LAWSUIT REFORM ALLIANCE CALLS ON LEGISLATURE TO PASS BILL TO REGULATE LAWSUIT LENDING
Lawmakers Must Close The “Predatory Lending Loophole” In The Final Days of Session
ALBANY – As the legislative session winds to a close, Lawsuit Reform Alliance of New York executive director Tom Stebbins today called on the state legislature to pass a bill that would subject companies that offer settlement-advance loans to plaintiffs in personal injury lawsuits to the same consumer protection laws as all other providers of consumer loans.
Following a public hearing convened in May by Senate Consumer Protection Chair Chris Jacobs (R-Buffalo) and Senator Rob Ortt (R-Lockport) Stebbins reiterated LRANY’s support for S3911B, a bill introduced by Senator Ortt and Assemblyman Magnarelli that would cap interest on lawsuit loans at New York’s existing threshold for criminal usury.
Since the hearing, which was called after the New York Times and the New York Post reported on predatory practices within the industry, the Senate has seen the introduction of a bill supported by the New York State Trial Lawyers Association and a bill supported by a trade group representing the lenders.

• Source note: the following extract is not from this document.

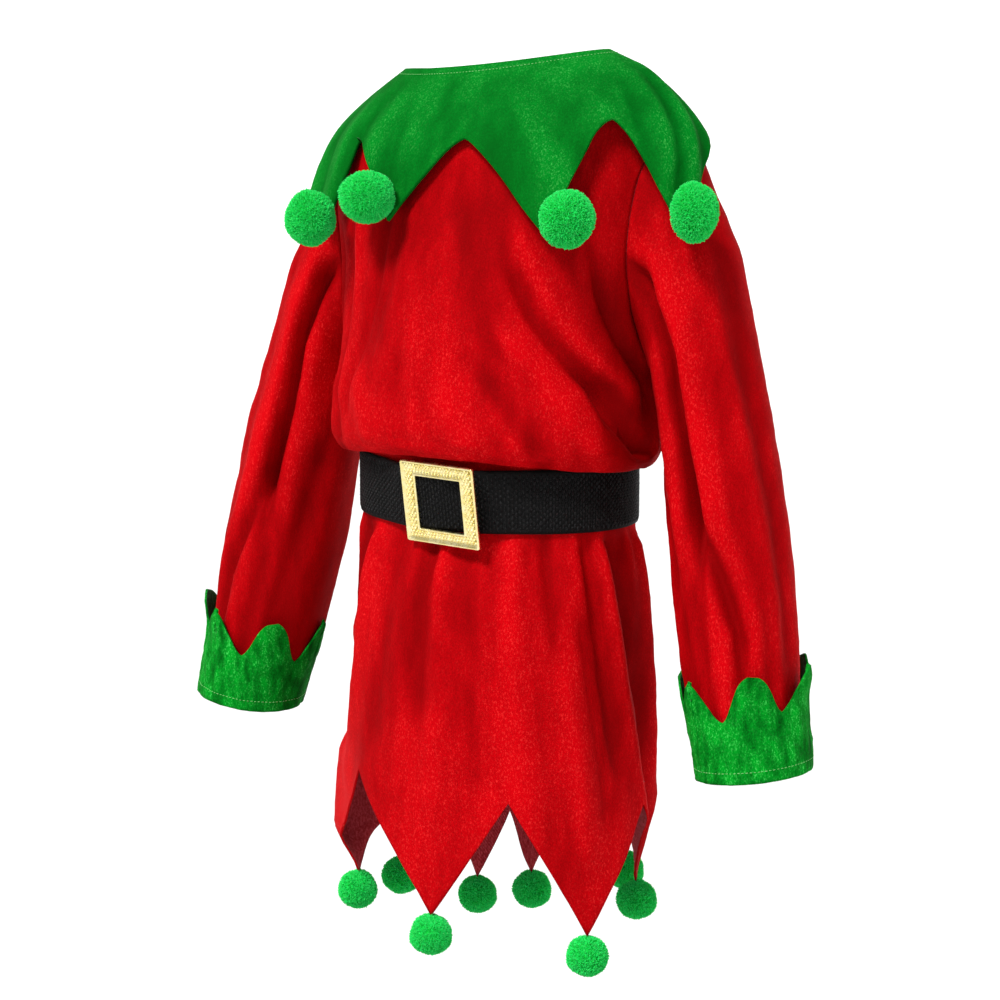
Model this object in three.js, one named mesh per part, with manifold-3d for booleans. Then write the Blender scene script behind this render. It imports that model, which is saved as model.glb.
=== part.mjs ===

“The hearing provided an opportunity for a number of voices to be heard on how to best protect consumers from the excesses of the lawsuit lending industry. As the New York Post and the New York Times have both reported recently and in the past, there are countless stories of abuse and profiteering in this currently unregulated sector.
“It is time to put politics aside, ignore the indsutry’s attempt to muddy the waters, and pass common sense legislation that will protect consumers from predatory lending practices. Lawmakers must close the loophole that allows these companies to take advantage of some of the most vulnerable, desperate New Yorkers.
“Senator Ortt’s and Assemblyman Magnarelli’s bill is the way to do that,” Stebbins said.
Similar legislation passed the Senate unanimously in 2016, but the lenders and their representative trade groups have since dramatically increased their spending on lobbying against any regulation in New York.